* TASK DESCRIPTION:
Print exactly, and only, the lines running from the line containing "Write the FreeCAD" through the end of the records below.

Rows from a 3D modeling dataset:

- - - -

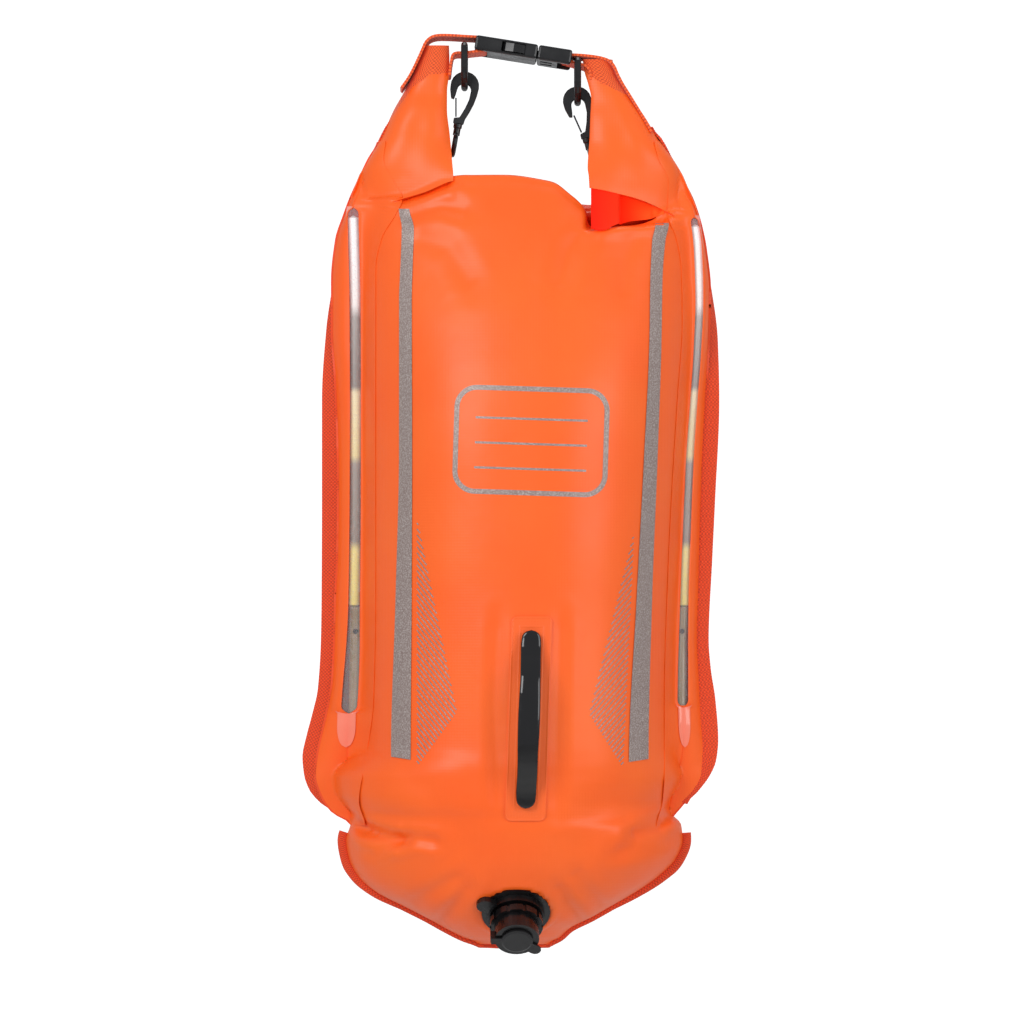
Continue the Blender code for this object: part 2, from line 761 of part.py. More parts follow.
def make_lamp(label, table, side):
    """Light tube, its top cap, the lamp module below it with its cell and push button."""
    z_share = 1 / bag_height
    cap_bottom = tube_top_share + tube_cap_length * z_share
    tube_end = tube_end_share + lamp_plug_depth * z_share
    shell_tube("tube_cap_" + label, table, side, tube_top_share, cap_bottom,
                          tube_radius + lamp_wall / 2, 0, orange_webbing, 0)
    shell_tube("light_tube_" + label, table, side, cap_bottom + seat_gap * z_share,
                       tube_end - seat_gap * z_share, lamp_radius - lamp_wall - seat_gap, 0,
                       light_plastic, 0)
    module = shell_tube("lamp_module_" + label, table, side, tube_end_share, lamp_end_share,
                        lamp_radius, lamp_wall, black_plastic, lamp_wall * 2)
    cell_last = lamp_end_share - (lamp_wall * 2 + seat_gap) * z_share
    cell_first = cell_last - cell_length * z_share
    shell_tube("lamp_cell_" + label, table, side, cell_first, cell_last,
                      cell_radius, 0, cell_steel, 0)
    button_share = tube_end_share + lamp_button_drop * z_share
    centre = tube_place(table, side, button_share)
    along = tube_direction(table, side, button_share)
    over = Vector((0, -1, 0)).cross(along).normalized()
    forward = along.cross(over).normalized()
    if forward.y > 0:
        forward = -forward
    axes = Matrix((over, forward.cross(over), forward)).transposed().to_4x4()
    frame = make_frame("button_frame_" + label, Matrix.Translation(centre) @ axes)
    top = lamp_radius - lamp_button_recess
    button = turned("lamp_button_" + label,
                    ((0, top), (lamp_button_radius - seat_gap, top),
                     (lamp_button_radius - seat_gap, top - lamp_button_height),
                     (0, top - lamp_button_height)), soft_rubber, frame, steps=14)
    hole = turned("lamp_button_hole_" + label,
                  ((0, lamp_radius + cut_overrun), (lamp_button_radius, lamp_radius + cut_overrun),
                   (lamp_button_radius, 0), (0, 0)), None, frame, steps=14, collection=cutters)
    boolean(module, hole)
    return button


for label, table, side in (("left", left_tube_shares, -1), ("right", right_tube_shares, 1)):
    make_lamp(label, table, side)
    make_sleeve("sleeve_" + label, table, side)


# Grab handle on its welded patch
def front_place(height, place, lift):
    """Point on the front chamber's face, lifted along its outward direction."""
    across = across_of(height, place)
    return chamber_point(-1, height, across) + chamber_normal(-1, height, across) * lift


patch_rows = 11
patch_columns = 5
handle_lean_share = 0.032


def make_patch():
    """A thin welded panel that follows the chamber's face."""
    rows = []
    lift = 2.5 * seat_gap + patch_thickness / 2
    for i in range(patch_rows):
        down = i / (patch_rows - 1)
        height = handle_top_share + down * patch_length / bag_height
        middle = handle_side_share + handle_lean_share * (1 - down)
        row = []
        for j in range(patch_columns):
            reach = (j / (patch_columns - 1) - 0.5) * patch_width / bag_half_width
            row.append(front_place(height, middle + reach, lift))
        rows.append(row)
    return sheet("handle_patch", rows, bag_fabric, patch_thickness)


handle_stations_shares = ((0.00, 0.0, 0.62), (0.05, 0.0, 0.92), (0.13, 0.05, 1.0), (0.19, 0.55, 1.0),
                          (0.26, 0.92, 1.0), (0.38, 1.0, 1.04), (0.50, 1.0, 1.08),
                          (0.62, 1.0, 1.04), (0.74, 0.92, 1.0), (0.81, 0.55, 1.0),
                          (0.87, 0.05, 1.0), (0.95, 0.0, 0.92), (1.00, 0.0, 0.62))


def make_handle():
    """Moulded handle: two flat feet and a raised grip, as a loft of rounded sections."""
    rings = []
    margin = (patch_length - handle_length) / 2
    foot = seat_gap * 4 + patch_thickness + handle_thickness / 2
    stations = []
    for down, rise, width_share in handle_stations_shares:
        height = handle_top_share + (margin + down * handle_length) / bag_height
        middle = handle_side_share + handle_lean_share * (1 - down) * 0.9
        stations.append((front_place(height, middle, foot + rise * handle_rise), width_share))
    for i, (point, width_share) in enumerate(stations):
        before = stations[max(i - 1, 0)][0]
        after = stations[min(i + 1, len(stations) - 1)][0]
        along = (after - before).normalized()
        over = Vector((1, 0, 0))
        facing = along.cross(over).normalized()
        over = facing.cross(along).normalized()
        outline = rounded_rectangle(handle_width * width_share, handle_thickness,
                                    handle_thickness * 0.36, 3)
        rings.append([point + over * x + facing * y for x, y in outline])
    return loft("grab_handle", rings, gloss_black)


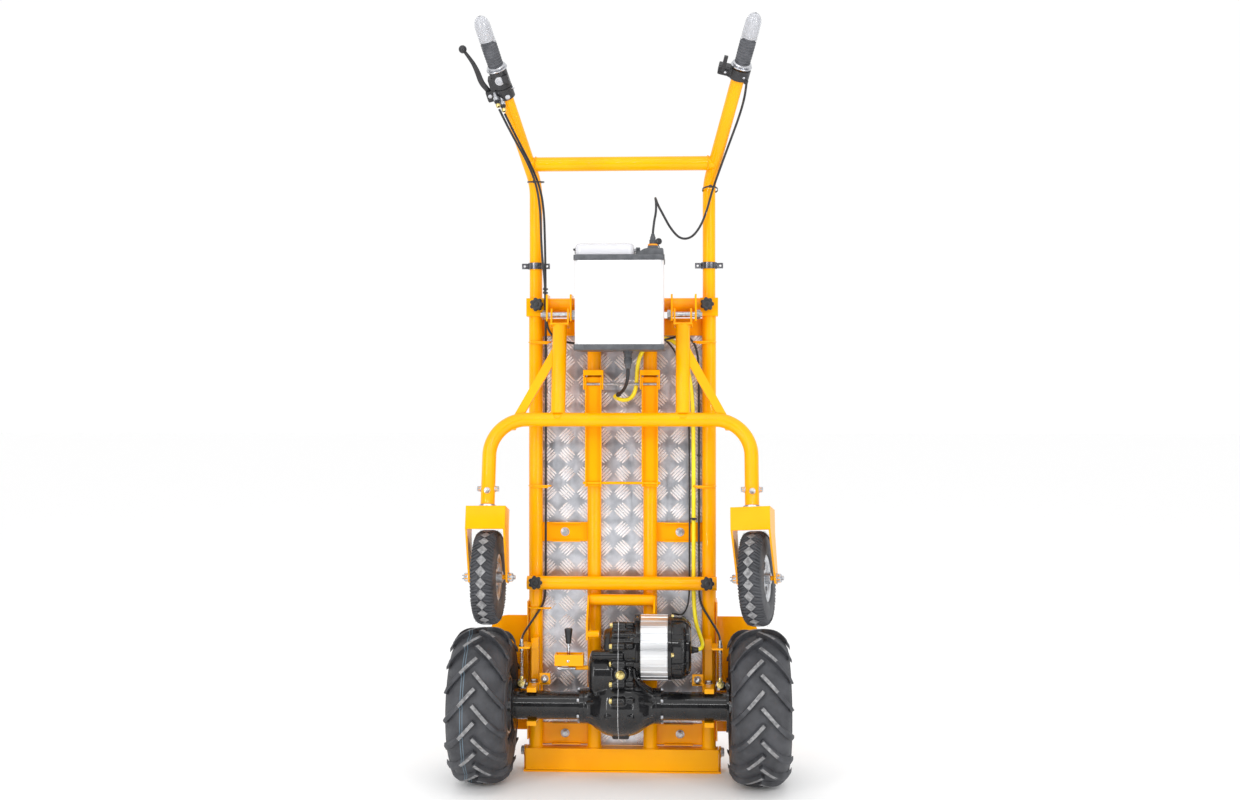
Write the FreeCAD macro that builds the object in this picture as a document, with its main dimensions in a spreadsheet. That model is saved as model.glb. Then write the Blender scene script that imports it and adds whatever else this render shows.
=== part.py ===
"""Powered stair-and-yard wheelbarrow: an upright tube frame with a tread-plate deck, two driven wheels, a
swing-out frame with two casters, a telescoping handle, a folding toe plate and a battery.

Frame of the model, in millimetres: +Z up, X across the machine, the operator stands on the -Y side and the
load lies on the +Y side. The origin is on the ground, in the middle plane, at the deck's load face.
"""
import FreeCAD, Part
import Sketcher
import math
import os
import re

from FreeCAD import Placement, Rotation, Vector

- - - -

* THE COMPLETED TASK:
Write the FreeCAD macro that builds the object in this picture as a document, with its main dimensions in a spreadsheet. That model is saved as model.glb. Then write the Blender scene script that imports it and adds whatever else this render shows.
=== part.py ===
"""Powered stair-and-yard wheelbarrow: an upright tube frame with a tread-plate deck, two driven wheels, a
swing-out frame with two casters, a telescoping handle, a folding toe plate and a battery.

Frame of the model, in millimetres: +Z up, X across the machine, the operator stands on the -Y side and the
load lies on the +Y side. The origin is on the ground, in the middle plane, at the deck's load face.
"""
import FreeCAD, Part
import Sketcher
import math
import os
import re

from FreeCAD import Placement, Rotation, Vector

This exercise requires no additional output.